● GIVEN PROBLEM:
Print out every line, exactly as written.

● SOURCE DATA:
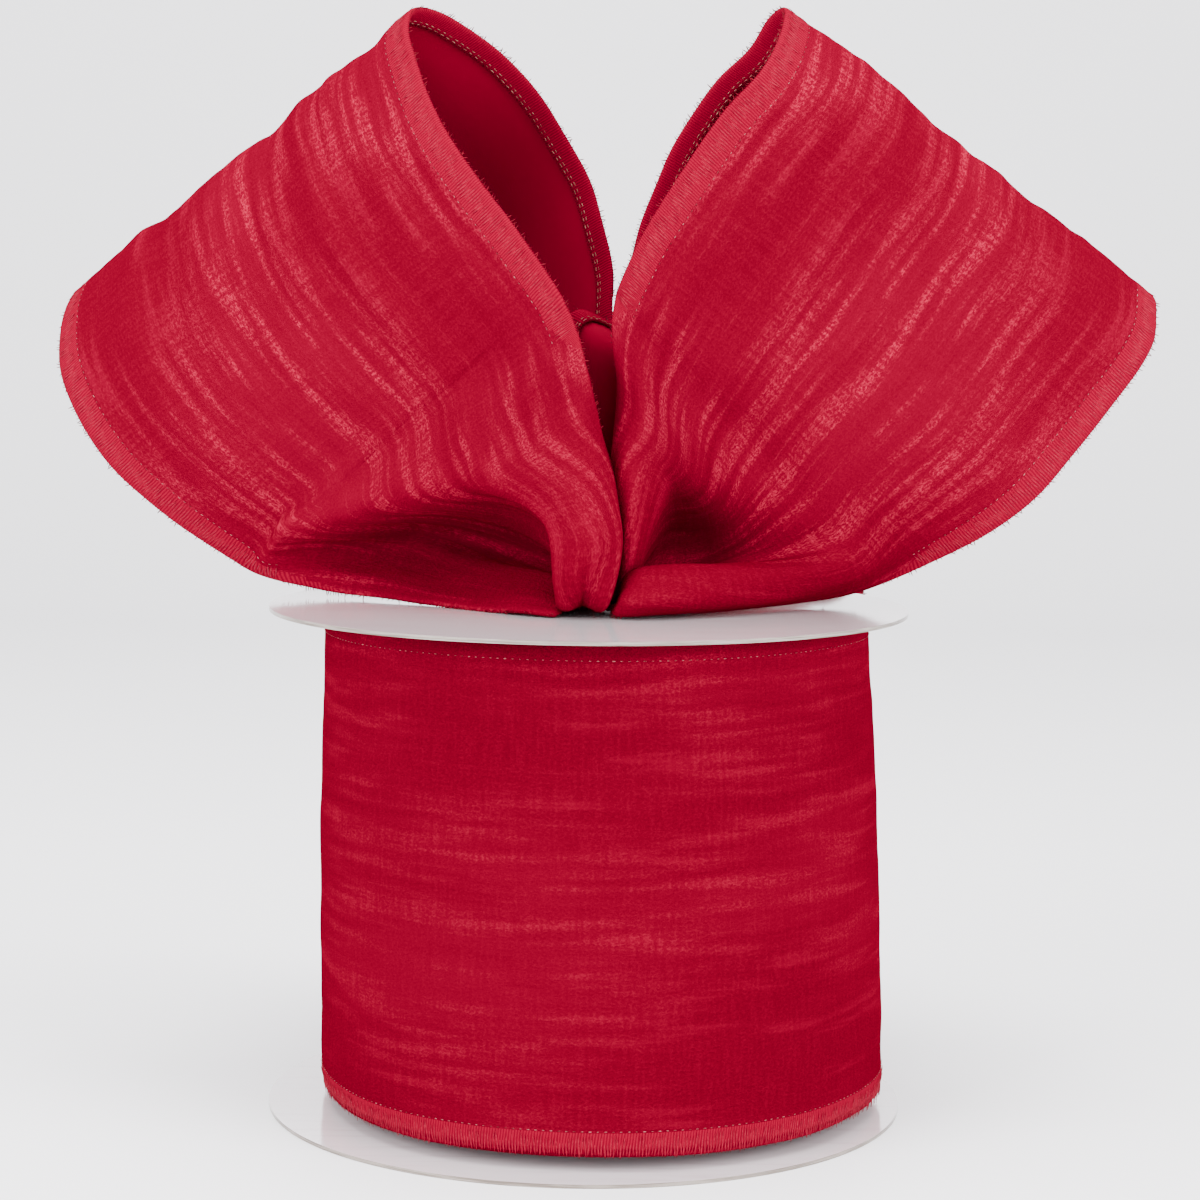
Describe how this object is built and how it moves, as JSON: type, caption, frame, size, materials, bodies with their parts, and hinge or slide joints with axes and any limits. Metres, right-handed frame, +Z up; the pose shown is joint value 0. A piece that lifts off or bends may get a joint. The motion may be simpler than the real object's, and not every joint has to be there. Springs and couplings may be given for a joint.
{
  "type": "gift bow on ribbon spool",
  "caption": "Flanged cardboard spool wound with wide wired velvet ribbon, with a loose looped bow of the same ribbon seated in its top hub hole.",
  "frame": {"origin": "on the spool's axis at the underside of the bottom flange, which is the surface it stands on", "axes": "+Z up along the spool's axis, +X to the right of the bow seen from its front, and the bow's front faces -Y"},
  "size_m": [0.2212, 0.1468, 0.23],
  "materials": {
    "velvet": "crushed velvet pile",
    "satin": "smooth satin lining",
    "edge_wire": "fine annealed wire",
    "flange_board": "glossy white coated chipboard with a raw brown edge",
    "core_board": "raw spiral-wound board",
    "glue": "dried glue",
    "tie": "flat plastic-coated tie"
  },
  "bodies": {
    "spool": {"bottom_flange": "flange_board", "top_flange": "flange_board", "core_tube": "core_board", "bottom_glue_ring": "glue", "top_glue_ring": "glue", "wound_velvet": "velvet", "wound_satin": "satin", "wound_bottom_wire": "edge_wire", "wound_top_wire": "edge_wire"},
    "ribbon_end": {"ribbon_end_velvet": "velvet", "ribbon_end_satin": "satin", "ribbon_end_bottom_wire": "edge_wire", "ribbon_end_top_wire": "edge_wire"},
    "tie": {"twist_tie": "tie"},
    "bow": {"gather": "velvet", "tail_velvet": "velvet", "tail_satin": "satin", "tail_outer_wire": "edge_wire", "tail_inner_wire": "edge_wire"},
    "left_loop": {"left_loop_velvet": "velvet", "left_loop_satin": "satin", "left_loop_outer_wire": "edge_wire", "left_loop_inner_wire": "edge_wire"},
    "right_loop": {"right_loop_velvet": "velvet", "right_loop_satin": "satin", "right_loop_outer_wire": "edge_wire", "right_loop_inner_wire": "edge_wire"}
  },
  "joints": [
    {"name": "bow_lift", "type": "slide", "parent": "spool", "child": "tie", "axis": [0, 0, 1], "range_m": [0, 0.03]},
    {"name": "bow_turn", "type": "hinge", "parent": "tie", "child": "bow", "pos_m": [0, 0, 0.1], "axis": [0, 0, 1], "continuous": true},
    {"name": "left_loop_swing", "type": "hinge", "parent": "bow", "child": "left_loop", "pos_m": [0, 0, 0.107], "axis": [0, 0, 1], "range_deg": [-10, 10]},
    {"name": "right_loop_swing", "type": "hinge", "parent": "bow", "child": "right_loop", "pos_m": [0, 0, 0.107], "axis": [0, 0, 1], "range_deg": [-10, 10]},
    {"name": "ribbon_end_peel", "type": "hinge", "parent": "spool", "child": "ribbon_end", "pos_m": [-0.04931, 0.03081, 0.052], "axis": [0, 0, -1], "range_deg": [0, 60]}
  ]
}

● THE RESPONSE:
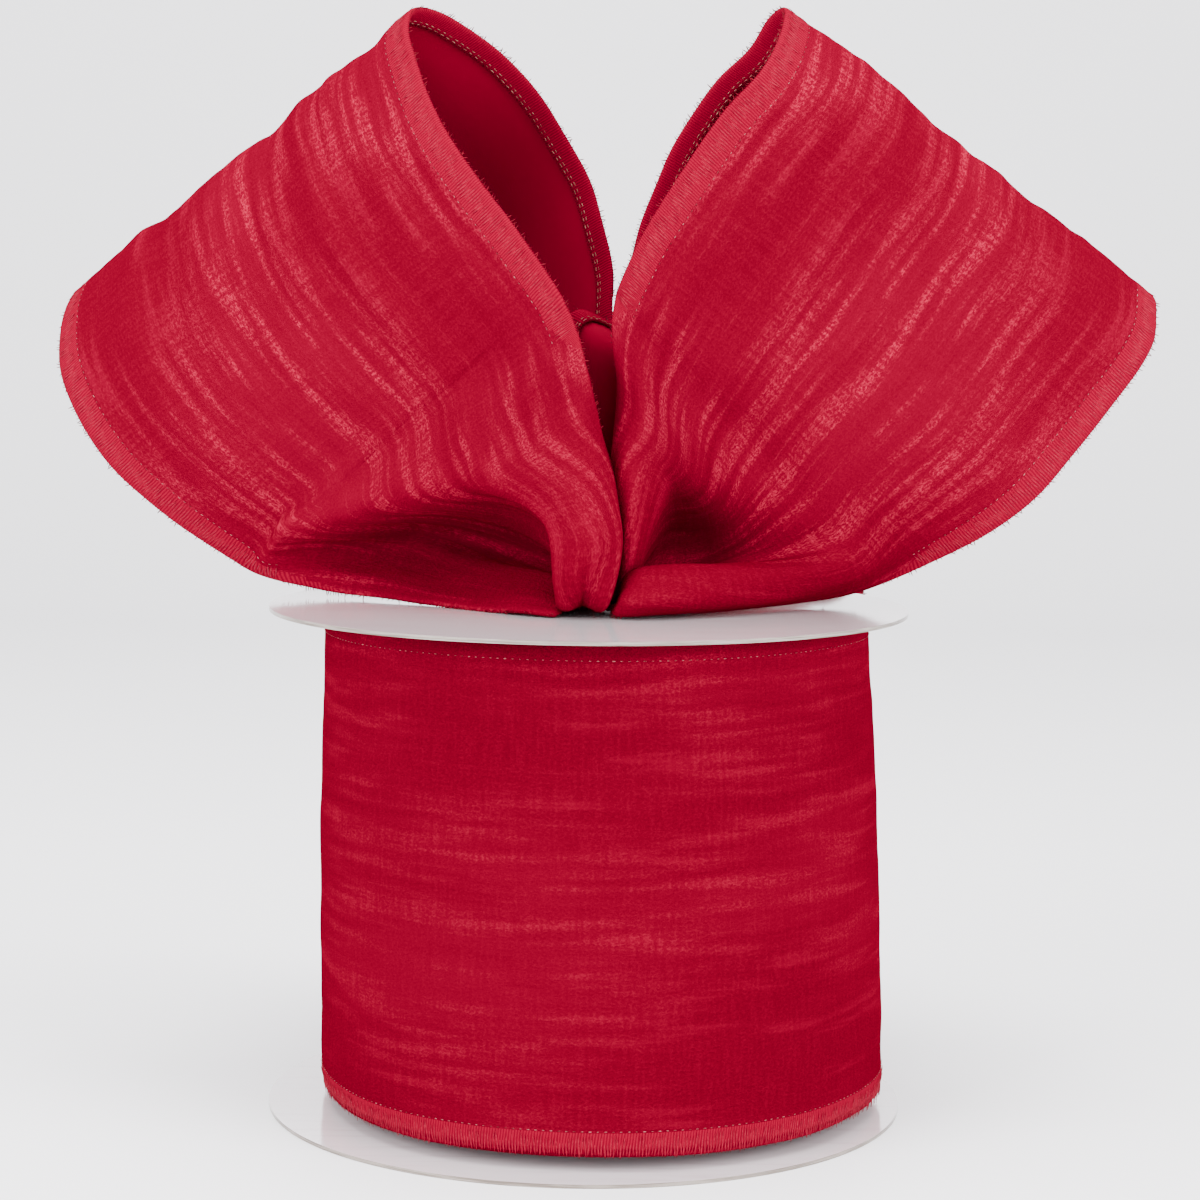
Describe how this object is built and how it moves, as JSON: type, caption, frame, size, materials, bodies with their parts, and hinge or slide joints with axes and any limits. Metres, right-handed frame, +Z up; the pose shown is joint value 0. A piece that lifts off or bends may get a joint. The motion may be simpler than the real object's, and not every joint has to be there. Springs and couplings may be given for a joint.
{
  "type": "gift bow on ribbon spool",
  "caption": "Flanged cardboard spool wound with wide wired velvet ribbon, with a loose looped bow of the same ribbon seated in its top hub hole.",
  "frame": {"origin": "on the spool's axis at the underside of the bottom flange, which is the surface it stands on", "axes": "+Z up along the spool's axis, +X to the right of the bow seen from its front, and the bow's front faces -Y"},
  "size_m": [0.2212, 0.1468, 0.23],
  "materials": {
    "velvet": "crushed velvet pile",
    "satin": "smooth satin lining",
    "edge_wire": "fine annealed wire",
    "flange_board": "glossy white coated chipboard with a raw brown edge",
    "core_board": "raw spiral-wound board",
    "glue": "dried glue",
    "tie": "flat plastic-coated tie"
  },
  "bodies": {
    "spool": {"bottom_flange": "flange_board", "top_flange": "flange_board", "core_tube": "core_board", "bottom_glue_ring": "glue", "top_glue_ring": "glue", "wound_velvet": "velvet", "wound_satin": "satin", "wound_bottom_wire": "edge_wire", "wound_top_wire": "edge_wire"},
    "ribbon_end": {"ribbon_end_velvet": "velvet", "ribbon_end_satin": "satin", "ribbon_end_bottom_wire": "edge_wire", "ribbon_end_top_wire": "edge_wire"},
    "tie": {"twist_tie": "tie"},
    "bow": {"gather": "velvet", "tail_velvet": "velvet", "tail_satin": "satin", "tail_outer_wire": "edge_wire", "tail_inner_wire": "edge_wire"},
    "left_loop": {"left_loop_velvet": "velvet", "left_loop_satin": "satin", "left_loop_outer_wire": "edge_wire", "left_loop_inner_wire": "edge_wire"},
    "right_loop": {"right_loop_velvet": "velvet", "right_loop_satin": "satin", "right_loop_outer_wire": "edge_wire", "right_loop_inner_wire": "edge_wire"}
  },
  "joints": [
    {"name": "bow_lift", "type": "slide", "parent": "spool", "child": "tie", "axis": [0, 0, 1], "range_m": [0, 0.03]},
    {"name": "bow_turn", "type": "hinge", "parent": "tie", "child": "bow", "pos_m": [0, 0, 0.1], "axis": [0, 0, 1], "continuous": true},
    {"name": "left_loop_swing", "type": "hinge", "parent": "bow", "child": "left_loop", "pos_m": [0, 0, 0.107], "axis": [0, 0, 1], "range_deg": [-10, 10]},
    {"name": "right_loop_swing", "type": "hinge", "parent": "bow", "child": "right_loop", "pos_m": [0, 0, 0.107], "axis": [0, 0, 1], "range_deg": [-10, 10]},
    {"name": "ribbon_end_peel", "type": "hinge", "parent": "spool", "child": "ribbon_end", "pos_m": [-0.04931, 0.03081, 0.052], "axis": [0, 0, -1], "range_deg": [0, 60]}
  ]
}